Quote the entries below from the line with "The Blender code" through the line with "half = blade_half_width(steps, width, dry, look)", both ends included, and only those lines.

========================================

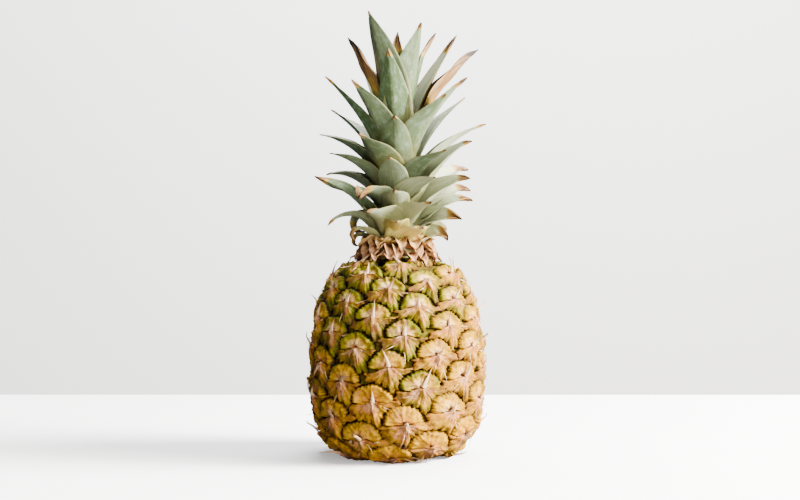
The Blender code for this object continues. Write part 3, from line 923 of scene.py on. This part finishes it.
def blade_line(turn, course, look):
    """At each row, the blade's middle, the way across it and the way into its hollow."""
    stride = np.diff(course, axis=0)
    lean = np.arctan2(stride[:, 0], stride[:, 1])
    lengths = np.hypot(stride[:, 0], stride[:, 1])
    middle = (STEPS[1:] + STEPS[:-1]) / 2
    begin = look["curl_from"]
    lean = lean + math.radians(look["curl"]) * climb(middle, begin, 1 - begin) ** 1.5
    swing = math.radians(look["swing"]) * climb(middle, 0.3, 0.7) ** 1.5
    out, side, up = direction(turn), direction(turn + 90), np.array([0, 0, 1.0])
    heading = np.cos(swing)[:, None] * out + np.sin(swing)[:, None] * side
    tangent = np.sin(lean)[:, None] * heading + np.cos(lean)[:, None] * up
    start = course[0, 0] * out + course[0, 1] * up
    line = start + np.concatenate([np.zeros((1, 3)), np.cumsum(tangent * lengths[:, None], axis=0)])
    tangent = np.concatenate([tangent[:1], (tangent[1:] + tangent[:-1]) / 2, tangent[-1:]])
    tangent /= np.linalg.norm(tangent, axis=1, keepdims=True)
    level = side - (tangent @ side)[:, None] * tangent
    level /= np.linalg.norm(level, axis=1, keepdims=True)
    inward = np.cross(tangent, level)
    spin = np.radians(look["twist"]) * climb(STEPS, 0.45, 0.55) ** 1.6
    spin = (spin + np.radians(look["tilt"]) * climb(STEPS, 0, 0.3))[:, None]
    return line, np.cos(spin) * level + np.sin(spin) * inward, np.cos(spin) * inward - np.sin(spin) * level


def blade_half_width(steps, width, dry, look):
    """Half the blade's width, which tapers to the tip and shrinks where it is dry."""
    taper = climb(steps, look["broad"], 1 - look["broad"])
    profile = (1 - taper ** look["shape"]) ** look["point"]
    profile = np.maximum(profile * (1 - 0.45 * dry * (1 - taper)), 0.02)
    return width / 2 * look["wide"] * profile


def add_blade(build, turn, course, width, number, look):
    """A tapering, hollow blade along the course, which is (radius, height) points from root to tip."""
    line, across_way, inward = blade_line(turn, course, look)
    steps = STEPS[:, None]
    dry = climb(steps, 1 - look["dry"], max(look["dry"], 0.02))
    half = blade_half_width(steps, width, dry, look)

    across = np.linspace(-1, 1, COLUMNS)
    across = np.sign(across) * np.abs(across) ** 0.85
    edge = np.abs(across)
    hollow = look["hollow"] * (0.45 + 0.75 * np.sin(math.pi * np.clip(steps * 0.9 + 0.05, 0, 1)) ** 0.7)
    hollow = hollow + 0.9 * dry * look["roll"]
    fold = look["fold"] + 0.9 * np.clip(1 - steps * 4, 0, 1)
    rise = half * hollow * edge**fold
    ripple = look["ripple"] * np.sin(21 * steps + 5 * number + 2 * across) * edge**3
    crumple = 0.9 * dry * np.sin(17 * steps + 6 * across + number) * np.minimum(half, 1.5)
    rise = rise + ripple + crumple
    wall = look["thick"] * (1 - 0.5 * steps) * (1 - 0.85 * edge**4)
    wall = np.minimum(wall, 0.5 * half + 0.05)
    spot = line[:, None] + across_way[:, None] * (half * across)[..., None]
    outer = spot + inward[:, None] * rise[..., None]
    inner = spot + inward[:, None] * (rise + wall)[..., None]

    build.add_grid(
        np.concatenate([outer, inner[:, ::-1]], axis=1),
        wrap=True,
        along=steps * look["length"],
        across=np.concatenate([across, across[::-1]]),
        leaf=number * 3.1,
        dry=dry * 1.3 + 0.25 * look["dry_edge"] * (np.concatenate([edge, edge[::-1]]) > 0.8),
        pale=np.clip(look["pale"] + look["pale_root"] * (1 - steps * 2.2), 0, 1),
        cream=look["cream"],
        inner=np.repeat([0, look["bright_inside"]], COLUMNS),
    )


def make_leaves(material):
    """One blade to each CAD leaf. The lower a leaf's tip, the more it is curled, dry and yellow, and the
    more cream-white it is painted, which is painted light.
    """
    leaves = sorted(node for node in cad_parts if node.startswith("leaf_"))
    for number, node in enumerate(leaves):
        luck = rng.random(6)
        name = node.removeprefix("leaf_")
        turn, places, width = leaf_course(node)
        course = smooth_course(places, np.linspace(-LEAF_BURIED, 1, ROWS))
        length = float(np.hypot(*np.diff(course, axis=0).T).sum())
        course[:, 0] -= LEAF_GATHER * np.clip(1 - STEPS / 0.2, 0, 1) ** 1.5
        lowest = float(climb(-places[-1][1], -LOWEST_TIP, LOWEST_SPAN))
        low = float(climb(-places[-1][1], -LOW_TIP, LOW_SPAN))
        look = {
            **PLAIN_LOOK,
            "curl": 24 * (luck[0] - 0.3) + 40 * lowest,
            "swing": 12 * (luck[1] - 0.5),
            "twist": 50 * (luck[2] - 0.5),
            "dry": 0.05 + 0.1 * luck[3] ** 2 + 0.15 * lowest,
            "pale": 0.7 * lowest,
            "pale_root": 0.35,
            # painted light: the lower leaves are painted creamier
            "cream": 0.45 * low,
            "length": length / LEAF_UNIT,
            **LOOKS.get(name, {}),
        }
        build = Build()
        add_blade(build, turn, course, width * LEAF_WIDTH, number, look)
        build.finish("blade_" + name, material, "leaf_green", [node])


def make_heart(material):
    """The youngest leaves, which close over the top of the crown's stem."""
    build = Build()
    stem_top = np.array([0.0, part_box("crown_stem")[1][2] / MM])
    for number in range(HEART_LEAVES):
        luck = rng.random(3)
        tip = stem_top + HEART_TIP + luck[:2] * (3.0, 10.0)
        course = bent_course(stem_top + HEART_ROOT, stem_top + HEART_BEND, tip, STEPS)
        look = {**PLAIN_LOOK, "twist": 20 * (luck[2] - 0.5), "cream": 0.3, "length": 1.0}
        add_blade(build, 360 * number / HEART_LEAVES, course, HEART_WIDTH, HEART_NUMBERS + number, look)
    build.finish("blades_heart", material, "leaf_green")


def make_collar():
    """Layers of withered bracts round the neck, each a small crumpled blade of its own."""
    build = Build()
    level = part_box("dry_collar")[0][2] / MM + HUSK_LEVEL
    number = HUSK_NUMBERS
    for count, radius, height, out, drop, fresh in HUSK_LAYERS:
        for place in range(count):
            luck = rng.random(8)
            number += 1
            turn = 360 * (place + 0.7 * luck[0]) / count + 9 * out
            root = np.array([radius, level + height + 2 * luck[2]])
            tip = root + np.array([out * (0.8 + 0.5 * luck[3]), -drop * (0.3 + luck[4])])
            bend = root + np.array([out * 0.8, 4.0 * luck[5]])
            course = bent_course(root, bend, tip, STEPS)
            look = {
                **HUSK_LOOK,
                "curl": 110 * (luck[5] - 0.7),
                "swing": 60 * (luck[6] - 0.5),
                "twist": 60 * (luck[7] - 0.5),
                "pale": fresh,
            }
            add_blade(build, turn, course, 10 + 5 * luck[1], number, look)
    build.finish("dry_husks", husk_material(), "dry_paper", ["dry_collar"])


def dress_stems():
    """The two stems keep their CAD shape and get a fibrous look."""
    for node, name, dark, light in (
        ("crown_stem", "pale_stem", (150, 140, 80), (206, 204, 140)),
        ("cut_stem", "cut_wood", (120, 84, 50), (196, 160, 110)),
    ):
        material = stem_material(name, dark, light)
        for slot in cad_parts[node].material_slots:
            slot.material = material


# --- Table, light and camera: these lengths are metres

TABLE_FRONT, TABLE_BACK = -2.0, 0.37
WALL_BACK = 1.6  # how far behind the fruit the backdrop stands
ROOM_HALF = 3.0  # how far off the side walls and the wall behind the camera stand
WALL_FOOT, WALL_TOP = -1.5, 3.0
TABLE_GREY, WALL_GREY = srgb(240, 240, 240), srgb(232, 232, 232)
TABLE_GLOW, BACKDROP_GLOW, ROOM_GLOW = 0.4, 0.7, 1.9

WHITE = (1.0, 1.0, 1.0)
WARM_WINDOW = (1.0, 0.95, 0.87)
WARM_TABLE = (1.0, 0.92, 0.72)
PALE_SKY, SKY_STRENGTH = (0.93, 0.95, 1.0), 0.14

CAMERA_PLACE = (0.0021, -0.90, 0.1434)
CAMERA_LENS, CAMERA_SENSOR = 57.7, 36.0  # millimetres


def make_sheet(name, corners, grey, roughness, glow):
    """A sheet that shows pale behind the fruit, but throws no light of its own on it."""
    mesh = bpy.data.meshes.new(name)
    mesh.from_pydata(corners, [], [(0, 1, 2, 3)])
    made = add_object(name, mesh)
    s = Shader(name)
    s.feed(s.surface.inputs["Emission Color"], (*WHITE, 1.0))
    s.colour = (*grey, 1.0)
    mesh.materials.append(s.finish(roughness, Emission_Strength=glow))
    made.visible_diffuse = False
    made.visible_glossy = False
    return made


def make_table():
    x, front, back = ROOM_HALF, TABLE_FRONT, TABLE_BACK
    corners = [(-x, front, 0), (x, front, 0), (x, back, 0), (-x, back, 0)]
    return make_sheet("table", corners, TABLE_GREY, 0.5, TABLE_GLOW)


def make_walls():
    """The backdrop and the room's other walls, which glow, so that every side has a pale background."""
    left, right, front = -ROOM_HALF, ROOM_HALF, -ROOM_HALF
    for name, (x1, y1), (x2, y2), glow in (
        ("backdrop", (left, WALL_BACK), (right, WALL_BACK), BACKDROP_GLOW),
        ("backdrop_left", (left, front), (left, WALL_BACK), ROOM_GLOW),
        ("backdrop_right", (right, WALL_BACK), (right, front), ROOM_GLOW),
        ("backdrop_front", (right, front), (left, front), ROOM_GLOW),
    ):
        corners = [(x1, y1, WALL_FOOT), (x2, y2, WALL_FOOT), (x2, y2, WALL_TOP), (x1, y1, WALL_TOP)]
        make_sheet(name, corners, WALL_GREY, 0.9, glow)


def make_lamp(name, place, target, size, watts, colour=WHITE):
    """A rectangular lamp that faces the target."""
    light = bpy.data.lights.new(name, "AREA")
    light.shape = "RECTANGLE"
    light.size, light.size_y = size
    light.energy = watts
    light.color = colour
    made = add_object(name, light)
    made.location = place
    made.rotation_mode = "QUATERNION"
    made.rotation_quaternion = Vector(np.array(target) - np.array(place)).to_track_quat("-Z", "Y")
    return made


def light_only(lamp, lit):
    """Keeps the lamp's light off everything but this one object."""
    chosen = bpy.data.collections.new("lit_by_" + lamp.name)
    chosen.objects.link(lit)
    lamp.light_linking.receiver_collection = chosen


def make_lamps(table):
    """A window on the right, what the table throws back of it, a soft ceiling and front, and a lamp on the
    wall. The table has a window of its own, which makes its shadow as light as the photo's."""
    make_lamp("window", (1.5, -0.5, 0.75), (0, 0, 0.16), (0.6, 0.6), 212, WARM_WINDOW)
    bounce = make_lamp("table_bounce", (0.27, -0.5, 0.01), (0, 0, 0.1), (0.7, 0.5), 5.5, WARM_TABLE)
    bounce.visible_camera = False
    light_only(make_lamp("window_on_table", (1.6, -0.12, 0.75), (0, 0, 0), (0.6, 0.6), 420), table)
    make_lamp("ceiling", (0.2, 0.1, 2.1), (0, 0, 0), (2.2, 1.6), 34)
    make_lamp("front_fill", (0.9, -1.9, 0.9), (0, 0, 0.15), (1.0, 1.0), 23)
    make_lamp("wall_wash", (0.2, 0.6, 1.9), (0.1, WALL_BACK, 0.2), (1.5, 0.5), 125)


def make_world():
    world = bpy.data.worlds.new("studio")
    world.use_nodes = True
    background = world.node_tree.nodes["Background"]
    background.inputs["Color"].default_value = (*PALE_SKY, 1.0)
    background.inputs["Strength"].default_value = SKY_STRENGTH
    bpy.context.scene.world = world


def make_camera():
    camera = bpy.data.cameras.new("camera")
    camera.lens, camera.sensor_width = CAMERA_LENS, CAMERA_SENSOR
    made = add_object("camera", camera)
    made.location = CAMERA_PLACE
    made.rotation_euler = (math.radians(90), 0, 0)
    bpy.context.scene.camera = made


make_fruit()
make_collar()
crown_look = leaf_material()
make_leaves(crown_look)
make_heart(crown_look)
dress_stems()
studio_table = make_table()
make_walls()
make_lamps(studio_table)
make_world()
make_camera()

========================================

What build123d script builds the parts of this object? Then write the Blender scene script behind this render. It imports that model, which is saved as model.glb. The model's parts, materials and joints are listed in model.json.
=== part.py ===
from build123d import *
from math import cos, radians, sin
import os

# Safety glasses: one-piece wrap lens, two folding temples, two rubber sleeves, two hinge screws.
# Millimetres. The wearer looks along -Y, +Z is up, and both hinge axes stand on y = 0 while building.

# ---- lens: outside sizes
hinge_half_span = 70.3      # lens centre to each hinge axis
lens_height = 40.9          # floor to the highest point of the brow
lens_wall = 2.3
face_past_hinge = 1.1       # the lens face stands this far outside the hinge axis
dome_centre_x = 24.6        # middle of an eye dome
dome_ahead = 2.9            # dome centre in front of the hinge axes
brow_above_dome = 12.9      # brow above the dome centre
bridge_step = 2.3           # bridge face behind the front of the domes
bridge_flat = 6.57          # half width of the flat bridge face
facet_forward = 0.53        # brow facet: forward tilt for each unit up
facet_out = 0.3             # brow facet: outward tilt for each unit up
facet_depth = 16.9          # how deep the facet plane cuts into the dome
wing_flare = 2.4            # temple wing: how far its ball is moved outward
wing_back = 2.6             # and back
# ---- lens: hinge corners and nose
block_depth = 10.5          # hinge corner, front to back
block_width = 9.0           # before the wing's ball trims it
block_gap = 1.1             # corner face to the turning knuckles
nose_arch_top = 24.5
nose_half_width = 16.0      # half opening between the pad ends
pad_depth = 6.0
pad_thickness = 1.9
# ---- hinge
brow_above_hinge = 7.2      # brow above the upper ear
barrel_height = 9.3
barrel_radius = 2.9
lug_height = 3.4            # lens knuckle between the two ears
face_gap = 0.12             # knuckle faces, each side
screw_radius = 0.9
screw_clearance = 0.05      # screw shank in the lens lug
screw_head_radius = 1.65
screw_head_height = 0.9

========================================

> _EXERCISE OUTPUT_
The Blender code for this object continues. Write part 3, from line 923 of scene.py on. This part finishes it.
def blade_line(turn, course, look):
    """At each row, the blade's middle, the way across it and the way into its hollow."""
    stride = np.diff(course, axis=0)
    lean = np.arctan2(stride[:, 0], stride[:, 1])
    lengths = np.hypot(stride[:, 0], stride[:, 1])
    middle = (STEPS[1:] + STEPS[:-1]) / 2
    begin = look["curl_from"]
    lean = lean + math.radians(look["curl"]) * climb(middle, begin, 1 - begin) ** 1.5
    swing = math.radians(look["swing"]) * climb(middle, 0.3, 0.7) ** 1.5
    out, side, up = direction(turn), direction(turn + 90), np.array([0, 0, 1.0])
    heading = np.cos(swing)[:, None] * out + np.sin(swing)[:, None] * side
    tangent = np.sin(lean)[:, None] * heading + np.cos(lean)[:, None] * up
    start = course[0, 0] * out + course[0, 1] * up
    line = start + np.concatenate([np.zeros((1, 3)), np.cumsum(tangent * lengths[:, None], axis=0)])
    tangent = np.concatenate([tangent[:1], (tangent[1:] + tangent[:-1]) / 2, tangent[-1:]])
    tangent /= np.linalg.norm(tangent, axis=1, keepdims=True)
    level = side - (tangent @ side)[:, None] * tangent
    level /= np.linalg.norm(level, axis=1, keepdims=True)
    inward = np.cross(tangent, level)
    spin = np.radians(look["twist"]) * climb(STEPS, 0.45, 0.55) ** 1.6
    spin = (spin + np.radians(look["tilt"]) * climb(STEPS, 0, 0.3))[:, None]
    return line, np.cos(spin) * level + np.sin(spin) * inward, np.cos(spin) * inward - np.sin(spin) * level


def blade_half_width(steps, width, dry, look):
    """Half the blade's width, which tapers to the tip and shrinks where it is dry."""
    taper = climb(steps, look["broad"], 1 - look["broad"])
    profile = (1 - taper ** look["shape"]) ** look["point"]
    profile = np.maximum(profile * (1 - 0.45 * dry * (1 - taper)), 0.02)
    return width / 2 * look["wide"] * profile


def add_blade(build, turn, course, width, number, look):
    """A tapering, hollow blade along the course, which is (radius, height) points from root to tip."""
    line, across_way, inward = blade_line(turn, course, look)
    steps = STEPS[:, None]
    dry = climb(steps, 1 - look["dry"], max(look["dry"], 0.02))
    half = blade_half_width(steps, width, dry, look)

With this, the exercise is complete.